Dans une décision, rendue le 20 février dernier (CE, 5e et 6e chambres réunies, n° 493519), le Conseil d’État s’est prononcé sur le droit d’accès des ayants droit d’un patient décédé à une déclaration d’événement indésirable grave associé aux soins (EIGS). Il encadre cet accès afin de concilier transparence vis-à-vis des proches, respect du secret médical et protection des professionnels de santé.
Cette décision fait suite à une affaire concernant la demande d’une usagère adressée au CHU de Rennes, qui souhaitait obtenir la déclaration d’un EIGS en lien avec le décès de l’un de ses proches. L’établissement ayant opposé un refus, l’affaire a été portée devant le tribunal administratif qui, s’appuyant sur l’avis favorable de la Commission d’accès aux documents administratifs, a ordonné la communication du document, à condition qu’il soit anonymisé. Cette décision a ensuite été contestée par le CHU devant le Conseil d’État.

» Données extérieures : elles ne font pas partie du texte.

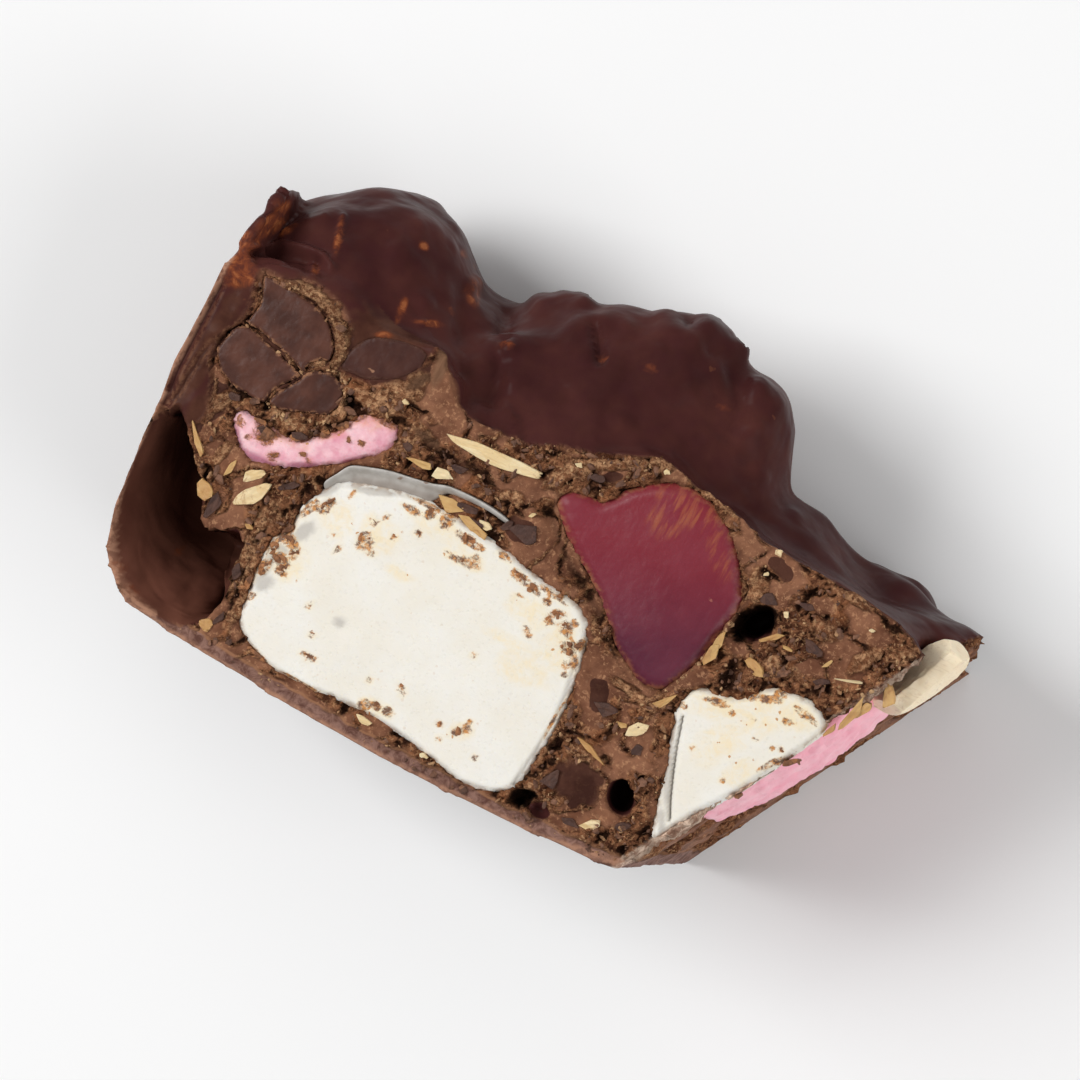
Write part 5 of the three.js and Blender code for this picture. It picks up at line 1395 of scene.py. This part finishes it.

La position du Conseil d’État
- La haute juridiction rappelle que la déclaration d’un EIGS, en ce qu’elle contient des éléments liés à l’organisation des soins et à la gestion du risque, ne fait pas partie du dossier médical du patient. Elle échappe donc au régime spécifique de l’article L. 1111-7 du Code de la santé publique qui consacre le droit pour toute personne d’accéder à l’ensemble des informations médicales la concernant, détenues par des professionnels ou établissements de santé, dans des conditions précises de délai, de forme et sous certaines réserves liées à la protection de tiers ou à des situations spécifiques.
- Le régime applicable est celui prévu aux articles L. 300-1 et suivants du Code des relations entre le public et l’administration (CRPA). À ce titre, la communication peut être restreinte en cas d’atteinte au secret médical ou à la vie privée.
- En vertu de l’article R. 1413-68 du Code de la santé publique, les déclarations d’EIGS ne doivent pas comporter les nom, prénom, adresse ou date de naissance du patient ni l’identité des professionnels impliqués. La structure même de ces documents limite ainsi le risque de réidentification.
- Le Conseil d’État précise que la communication de la déclaration ne peut se faire qu’après occultation :
- de l’identité du déclarant,
- de l’adresse du lieu de survenue,
- et de toute information susceptible de porter atteinte à la vie privée ou au secret médical du patient, ou de nuire aux professionnels de santé par une appréciation subjective ou un jugement de valeur.
- Le Conseil rappelle que le patient, en tant que « personne intéressée » au sens de l’article L. 311-6 du Code des relations entre le public et de l’administration, ne peut se voir opposer le secret médical pour les données strictement médicales le concernant.
- En cas de décès, les ayants droit, le conjoint ou le partenaire pacsé peuvent bénéficier de ce droit de communication si les informations leur sont nécessaires.
Le Synerpa s’interroge désormais sur les conséquences que cet arrêt pourrait entraîner à l’avenir pour le secteur médico-social, et ne manquera pas de revenir vers vous pour en partager l’analyse et les suites possibles.